18 – 100mins – 2013
Lost in the wilderness for a couple of years owing to “financial difficulties” with production company Worldview Entertainment, Eli Roth’s gloriously gratuitous homage to 70s/80s Italian savage slasher flicks (the title is cribbed from the film-within-a-film in Cannibal Holocaust) is finally released into civilised society in the form of a home video release.
Attempting to ground the relentless barbarism in socio-political relevance, the introductory 35minutes is a thoroughly uncaptivating ordeal as a group of New York University student activists induct freshman Justine (Knock Knock‘s Lorenza Izzo) and rally her to join their cause on a non-violent protest in the Peruvian Amazon to protect the indigenous tribe whose homeland is being destroyed by corporate bulldozers.
The lush beauty of the exotic South American rainforest looks jawdroppingly crisp in HD, but the scenery is not enough to distract from the often appalling acting on display. Was this a purposeful nod to the often-derisible performances in other such genre ‘classics’, or was Roth simply aiming for a more naturalistic experience, to the detriment of polished delivery?

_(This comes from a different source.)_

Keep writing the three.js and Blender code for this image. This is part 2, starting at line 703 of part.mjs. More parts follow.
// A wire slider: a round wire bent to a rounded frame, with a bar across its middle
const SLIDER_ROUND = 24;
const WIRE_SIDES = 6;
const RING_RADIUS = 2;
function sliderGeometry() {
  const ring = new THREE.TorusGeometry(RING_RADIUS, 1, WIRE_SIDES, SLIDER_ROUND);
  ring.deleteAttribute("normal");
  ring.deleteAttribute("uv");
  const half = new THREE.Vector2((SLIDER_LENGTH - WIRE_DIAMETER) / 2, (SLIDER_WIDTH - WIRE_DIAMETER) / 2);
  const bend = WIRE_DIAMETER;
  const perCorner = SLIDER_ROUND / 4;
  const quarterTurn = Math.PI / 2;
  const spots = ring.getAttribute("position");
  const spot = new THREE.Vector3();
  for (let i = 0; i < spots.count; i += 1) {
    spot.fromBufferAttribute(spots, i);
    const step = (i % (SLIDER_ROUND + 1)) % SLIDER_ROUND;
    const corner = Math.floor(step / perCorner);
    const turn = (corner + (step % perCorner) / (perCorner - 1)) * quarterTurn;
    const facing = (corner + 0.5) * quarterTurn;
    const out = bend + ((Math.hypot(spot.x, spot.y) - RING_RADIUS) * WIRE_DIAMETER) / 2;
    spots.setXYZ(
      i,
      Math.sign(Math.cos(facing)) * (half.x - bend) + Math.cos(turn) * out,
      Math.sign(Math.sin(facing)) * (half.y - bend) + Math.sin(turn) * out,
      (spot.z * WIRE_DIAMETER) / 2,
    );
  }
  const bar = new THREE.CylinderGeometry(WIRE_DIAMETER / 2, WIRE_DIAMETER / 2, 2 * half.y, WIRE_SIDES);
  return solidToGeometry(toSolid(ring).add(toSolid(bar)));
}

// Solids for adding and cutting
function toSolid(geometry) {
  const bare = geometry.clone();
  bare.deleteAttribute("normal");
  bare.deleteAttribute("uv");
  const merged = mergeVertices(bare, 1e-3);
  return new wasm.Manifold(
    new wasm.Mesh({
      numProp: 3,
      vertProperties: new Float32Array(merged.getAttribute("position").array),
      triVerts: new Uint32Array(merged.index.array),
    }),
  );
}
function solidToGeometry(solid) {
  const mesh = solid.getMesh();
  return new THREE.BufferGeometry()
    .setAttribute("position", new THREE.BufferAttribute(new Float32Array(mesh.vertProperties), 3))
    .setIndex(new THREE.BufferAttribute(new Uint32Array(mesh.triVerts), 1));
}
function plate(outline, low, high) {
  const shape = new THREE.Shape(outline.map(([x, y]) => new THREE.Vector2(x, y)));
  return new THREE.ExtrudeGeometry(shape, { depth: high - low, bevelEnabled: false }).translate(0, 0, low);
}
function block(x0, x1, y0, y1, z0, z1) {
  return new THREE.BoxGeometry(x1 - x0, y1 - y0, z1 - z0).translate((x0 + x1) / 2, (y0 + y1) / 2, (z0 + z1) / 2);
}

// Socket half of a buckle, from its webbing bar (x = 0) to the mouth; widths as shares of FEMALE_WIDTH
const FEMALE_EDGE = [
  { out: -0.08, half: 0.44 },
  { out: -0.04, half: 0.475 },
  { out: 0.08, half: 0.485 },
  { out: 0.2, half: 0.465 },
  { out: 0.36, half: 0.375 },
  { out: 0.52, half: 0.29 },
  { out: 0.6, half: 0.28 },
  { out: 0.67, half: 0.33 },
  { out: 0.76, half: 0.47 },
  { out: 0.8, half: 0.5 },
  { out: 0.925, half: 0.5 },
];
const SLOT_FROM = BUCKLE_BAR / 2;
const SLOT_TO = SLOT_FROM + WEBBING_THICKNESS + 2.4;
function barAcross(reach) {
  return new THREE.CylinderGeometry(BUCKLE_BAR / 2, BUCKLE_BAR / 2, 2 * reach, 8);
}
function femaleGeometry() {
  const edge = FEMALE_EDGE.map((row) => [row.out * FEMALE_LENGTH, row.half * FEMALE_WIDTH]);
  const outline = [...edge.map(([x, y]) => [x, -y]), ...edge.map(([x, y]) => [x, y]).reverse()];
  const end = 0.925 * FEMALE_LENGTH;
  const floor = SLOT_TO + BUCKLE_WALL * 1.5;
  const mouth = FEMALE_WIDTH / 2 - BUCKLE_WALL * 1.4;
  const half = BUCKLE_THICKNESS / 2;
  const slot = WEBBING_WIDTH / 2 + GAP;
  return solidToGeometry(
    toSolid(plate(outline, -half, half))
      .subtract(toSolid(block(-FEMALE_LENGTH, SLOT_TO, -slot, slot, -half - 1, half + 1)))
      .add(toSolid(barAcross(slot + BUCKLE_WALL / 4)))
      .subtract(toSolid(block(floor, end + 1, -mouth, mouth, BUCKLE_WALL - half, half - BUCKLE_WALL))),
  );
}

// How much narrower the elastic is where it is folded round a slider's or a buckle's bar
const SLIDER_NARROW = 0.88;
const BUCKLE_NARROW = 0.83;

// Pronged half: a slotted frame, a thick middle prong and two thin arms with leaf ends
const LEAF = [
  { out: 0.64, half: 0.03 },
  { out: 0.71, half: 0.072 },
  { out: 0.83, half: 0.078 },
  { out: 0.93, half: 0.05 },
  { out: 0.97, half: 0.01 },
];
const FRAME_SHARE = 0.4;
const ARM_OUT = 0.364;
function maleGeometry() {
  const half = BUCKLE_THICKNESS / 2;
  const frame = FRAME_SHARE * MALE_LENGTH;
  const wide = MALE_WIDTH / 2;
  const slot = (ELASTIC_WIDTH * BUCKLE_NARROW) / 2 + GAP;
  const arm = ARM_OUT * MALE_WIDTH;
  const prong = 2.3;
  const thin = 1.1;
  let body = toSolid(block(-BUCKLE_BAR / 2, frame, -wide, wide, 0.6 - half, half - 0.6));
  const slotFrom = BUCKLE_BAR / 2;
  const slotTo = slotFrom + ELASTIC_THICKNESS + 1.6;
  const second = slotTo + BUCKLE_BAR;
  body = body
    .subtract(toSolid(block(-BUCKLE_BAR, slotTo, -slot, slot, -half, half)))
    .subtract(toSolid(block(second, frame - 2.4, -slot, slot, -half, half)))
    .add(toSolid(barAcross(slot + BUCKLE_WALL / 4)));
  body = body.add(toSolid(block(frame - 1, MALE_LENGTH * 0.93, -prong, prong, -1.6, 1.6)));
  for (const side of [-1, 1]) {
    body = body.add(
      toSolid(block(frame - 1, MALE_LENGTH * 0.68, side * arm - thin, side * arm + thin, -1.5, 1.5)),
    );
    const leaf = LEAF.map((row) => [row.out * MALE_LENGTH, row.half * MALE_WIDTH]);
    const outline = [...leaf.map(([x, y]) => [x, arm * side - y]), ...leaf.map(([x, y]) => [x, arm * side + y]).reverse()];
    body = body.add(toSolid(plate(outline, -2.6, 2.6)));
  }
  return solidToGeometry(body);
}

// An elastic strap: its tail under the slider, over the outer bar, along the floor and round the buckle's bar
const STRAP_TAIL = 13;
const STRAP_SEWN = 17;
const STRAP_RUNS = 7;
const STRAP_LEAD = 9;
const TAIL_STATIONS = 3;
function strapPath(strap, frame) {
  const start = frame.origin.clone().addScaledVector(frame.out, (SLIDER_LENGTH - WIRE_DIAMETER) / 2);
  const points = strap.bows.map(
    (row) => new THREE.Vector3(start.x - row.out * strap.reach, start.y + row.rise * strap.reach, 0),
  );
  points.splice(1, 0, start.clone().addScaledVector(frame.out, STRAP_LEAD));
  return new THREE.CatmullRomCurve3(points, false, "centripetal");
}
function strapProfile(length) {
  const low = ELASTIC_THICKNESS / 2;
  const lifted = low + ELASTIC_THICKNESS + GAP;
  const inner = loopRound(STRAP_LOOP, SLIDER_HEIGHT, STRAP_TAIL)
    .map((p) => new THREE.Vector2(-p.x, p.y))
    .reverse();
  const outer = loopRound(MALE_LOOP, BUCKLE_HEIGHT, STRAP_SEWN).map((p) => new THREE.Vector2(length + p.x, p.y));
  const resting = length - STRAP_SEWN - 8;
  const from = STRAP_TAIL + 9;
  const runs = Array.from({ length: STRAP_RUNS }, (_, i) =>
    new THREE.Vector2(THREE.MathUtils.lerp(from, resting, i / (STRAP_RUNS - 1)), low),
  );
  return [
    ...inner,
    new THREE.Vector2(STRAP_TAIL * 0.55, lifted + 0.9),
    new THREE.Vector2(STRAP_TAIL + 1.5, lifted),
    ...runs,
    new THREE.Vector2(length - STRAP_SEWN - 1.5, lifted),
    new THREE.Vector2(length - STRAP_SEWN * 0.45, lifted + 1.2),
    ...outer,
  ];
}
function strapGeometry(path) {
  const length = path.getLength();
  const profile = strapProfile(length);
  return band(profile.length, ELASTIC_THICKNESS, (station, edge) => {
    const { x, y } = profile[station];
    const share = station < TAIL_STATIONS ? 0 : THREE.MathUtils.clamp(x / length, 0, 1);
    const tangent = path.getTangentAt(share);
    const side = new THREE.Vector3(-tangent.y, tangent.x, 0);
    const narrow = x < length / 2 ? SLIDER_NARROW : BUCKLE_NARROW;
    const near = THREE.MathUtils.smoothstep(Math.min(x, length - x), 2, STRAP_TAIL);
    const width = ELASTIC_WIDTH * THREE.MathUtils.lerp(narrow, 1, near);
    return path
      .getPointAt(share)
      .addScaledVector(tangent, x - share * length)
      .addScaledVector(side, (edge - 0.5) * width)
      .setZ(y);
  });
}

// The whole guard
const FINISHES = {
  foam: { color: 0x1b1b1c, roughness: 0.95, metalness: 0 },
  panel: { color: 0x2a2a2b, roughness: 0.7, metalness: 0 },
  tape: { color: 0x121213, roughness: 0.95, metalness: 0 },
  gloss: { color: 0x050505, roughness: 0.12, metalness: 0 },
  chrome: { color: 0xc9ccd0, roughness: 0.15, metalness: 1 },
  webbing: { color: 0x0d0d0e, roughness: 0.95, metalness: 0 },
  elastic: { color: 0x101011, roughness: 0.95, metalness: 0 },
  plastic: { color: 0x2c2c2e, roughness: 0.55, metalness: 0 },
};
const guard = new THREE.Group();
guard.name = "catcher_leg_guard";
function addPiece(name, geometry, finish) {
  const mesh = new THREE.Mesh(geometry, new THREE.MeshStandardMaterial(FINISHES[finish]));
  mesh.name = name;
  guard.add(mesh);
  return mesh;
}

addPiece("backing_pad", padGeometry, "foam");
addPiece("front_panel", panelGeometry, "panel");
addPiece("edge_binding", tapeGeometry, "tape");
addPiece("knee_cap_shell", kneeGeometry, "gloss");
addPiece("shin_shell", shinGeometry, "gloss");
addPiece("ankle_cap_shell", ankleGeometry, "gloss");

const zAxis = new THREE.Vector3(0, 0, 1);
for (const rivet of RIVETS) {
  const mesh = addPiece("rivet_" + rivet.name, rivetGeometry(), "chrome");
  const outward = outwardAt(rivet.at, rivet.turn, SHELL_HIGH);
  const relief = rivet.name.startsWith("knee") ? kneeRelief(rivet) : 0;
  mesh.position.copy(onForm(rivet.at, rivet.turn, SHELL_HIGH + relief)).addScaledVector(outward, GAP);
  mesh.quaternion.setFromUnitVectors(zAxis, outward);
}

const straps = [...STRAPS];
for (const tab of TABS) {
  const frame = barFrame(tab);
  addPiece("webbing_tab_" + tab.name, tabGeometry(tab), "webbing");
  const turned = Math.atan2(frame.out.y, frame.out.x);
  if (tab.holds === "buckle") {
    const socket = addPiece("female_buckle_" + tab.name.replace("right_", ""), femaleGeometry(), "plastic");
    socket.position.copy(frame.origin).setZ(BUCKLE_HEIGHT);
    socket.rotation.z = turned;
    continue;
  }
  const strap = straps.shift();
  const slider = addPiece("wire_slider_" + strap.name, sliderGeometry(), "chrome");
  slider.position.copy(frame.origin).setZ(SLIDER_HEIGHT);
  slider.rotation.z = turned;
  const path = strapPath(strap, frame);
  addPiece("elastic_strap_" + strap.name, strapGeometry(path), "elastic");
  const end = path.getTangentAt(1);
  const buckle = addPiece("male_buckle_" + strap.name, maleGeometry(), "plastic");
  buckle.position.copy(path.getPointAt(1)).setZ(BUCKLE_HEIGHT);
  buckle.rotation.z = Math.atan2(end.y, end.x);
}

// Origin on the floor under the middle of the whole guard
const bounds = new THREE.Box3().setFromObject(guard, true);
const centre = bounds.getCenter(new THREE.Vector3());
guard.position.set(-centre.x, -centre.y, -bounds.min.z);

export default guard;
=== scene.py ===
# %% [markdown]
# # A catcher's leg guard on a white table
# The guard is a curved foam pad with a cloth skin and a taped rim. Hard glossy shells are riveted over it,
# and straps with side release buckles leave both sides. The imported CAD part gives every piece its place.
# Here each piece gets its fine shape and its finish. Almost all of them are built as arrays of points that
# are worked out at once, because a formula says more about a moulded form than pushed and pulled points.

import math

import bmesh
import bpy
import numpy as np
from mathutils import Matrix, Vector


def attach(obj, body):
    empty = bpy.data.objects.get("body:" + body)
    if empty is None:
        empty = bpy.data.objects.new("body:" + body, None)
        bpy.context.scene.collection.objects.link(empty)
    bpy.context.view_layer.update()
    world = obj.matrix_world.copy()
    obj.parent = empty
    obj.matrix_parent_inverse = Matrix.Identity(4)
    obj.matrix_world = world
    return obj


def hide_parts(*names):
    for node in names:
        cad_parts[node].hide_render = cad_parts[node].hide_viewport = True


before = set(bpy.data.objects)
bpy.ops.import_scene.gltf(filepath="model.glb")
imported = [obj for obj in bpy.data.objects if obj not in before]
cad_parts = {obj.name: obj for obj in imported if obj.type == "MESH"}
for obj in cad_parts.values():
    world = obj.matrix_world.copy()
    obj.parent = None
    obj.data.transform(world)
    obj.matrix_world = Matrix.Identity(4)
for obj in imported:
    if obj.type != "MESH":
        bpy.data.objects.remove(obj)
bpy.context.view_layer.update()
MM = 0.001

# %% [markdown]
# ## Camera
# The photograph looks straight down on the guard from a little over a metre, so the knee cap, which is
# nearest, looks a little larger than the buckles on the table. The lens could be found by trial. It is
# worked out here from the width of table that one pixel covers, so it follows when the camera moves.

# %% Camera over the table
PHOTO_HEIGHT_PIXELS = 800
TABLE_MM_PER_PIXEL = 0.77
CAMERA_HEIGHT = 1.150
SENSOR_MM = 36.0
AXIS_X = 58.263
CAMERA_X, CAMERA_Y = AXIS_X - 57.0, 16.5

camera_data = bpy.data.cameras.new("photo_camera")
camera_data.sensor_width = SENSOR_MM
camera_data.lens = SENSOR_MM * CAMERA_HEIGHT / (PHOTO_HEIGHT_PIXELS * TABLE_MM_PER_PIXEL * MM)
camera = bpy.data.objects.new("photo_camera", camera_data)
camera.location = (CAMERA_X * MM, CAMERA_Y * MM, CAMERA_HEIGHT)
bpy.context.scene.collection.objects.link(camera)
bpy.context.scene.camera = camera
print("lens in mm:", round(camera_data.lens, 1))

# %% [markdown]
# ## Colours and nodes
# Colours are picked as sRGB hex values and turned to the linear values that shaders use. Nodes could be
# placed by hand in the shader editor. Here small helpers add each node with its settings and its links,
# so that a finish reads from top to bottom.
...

However, following the crash landing of the group’s aircraft and their subsequent imprisonment by the very tribe they were there to protect (oh, the cruel irony!), dialogue delivery is of next-to-no import, as ninety percent of the script is comprised of hollers, screams and wimpers.
Viewers with a bloodlust will relish Roth’s gleeful abandon in portraying some sickeningly sadistic torture sequences (eyes, limbs, genitals – nothing is safe from these flesh-craving natives!), and while the murderous methods are creatively varied (impaling! Gouging! Death by fire ant infestation!), you do soon start hitting your tolerance for blood-soaked brutality, and hoping for more substance. Alas, The Green Inferno does not cater to such highbrow tastes.
As the dwindling student’s thoughts turn to escape, Justine’s moral compass takes a shocking dive due south as she callously condemns group leader Alejandro (Ariel Levy) to certain death. Sure, he was a crude and contemptible arsehole, but as the heroine of the piece, I expected more compassion for human life from her; while the mid-credit sting this twist leads to is laughable in its contrived absurdity.